Reproduce each line of the material precisely.

------ Provided material ------

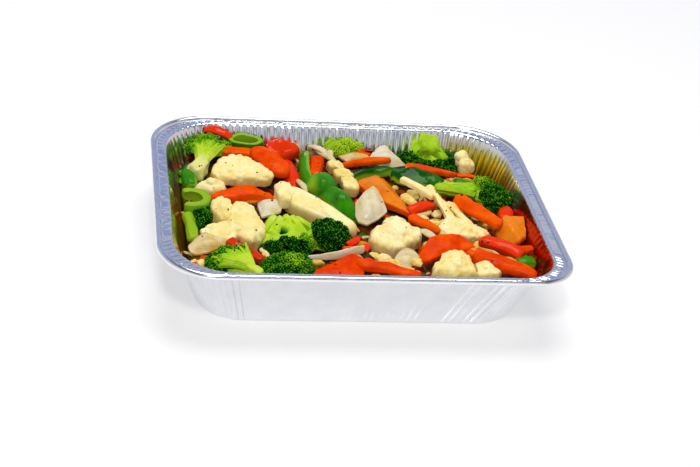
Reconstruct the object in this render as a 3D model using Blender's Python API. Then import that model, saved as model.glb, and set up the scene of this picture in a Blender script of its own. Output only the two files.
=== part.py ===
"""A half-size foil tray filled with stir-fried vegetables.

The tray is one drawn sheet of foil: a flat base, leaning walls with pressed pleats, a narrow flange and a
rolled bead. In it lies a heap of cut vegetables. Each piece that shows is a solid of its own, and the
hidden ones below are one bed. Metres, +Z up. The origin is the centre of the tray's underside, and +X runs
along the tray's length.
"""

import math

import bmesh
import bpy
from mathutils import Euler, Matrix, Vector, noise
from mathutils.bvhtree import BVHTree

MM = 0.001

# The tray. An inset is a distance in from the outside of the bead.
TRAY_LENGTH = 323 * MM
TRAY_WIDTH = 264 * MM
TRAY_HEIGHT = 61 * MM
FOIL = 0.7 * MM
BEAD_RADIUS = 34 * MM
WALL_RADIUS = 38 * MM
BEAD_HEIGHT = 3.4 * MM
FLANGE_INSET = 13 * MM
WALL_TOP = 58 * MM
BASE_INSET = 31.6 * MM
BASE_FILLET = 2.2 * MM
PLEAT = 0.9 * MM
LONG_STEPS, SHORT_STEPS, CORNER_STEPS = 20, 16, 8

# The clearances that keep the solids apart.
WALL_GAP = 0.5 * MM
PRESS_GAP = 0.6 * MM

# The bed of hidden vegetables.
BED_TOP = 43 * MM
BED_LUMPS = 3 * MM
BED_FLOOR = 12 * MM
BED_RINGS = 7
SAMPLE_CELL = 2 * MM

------

• Task response:
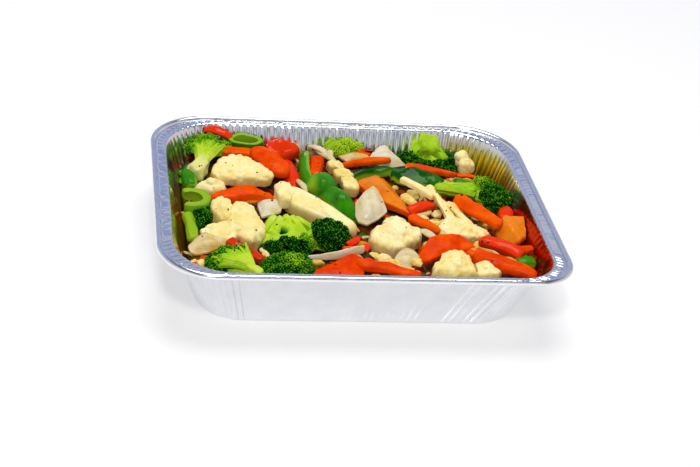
Reconstruct the object in this render as a 3D model using Blender's Python API. Then import that model, saved as model.glb, and set up the scene of this picture in a Blender script of its own. Output only the two files.
=== part.py ===
"""A half-size foil tray filled with stir-fried vegetables.

The tray is one drawn sheet of foil: a flat base, leaning walls with pressed pleats, a narrow flange and a
rolled bead. In it lies a heap of cut vegetables. Each piece that shows is a solid of its own, and the
hidden ones below are one bed. Metres, +Z up. The origin is the centre of the tray's underside, and +X runs
along the tray's length.
"""

import math

import bmesh
import bpy
from mathutils import Euler, Matrix, Vector, noise
from mathutils.bvhtree import BVHTree

MM = 0.001

# The tray. An inset is a distance in from the outside of the bead.
TRAY_LENGTH = 323 * MM
TRAY_WIDTH = 264 * MM
TRAY_HEIGHT = 61 * MM
FOIL = 0.7 * MM
BEAD_RADIUS = 34 * MM
WALL_RADIUS = 38 * MM
BEAD_HEIGHT = 3.4 * MM
FLANGE_INSET = 13 * MM
WALL_TOP = 58 * MM
BASE_INSET = 31.6 * MM
BASE_FILLET = 2.2 * MM
PLEAT = 0.9 * MM
LONG_STEPS, SHORT_STEPS, CORNER_STEPS = 20, 16, 8

# The clearances that keep the solids apart.
WALL_GAP = 0.5 * MM
PRESS_GAP = 0.6 * MM

# The bed of hidden vegetables.
BED_TOP = 43 * MM
BED_LUMPS = 3 * MM
BED_FLOOR = 12 * MM
BED_RINGS = 7
SAMPLE_CELL = 2 * MM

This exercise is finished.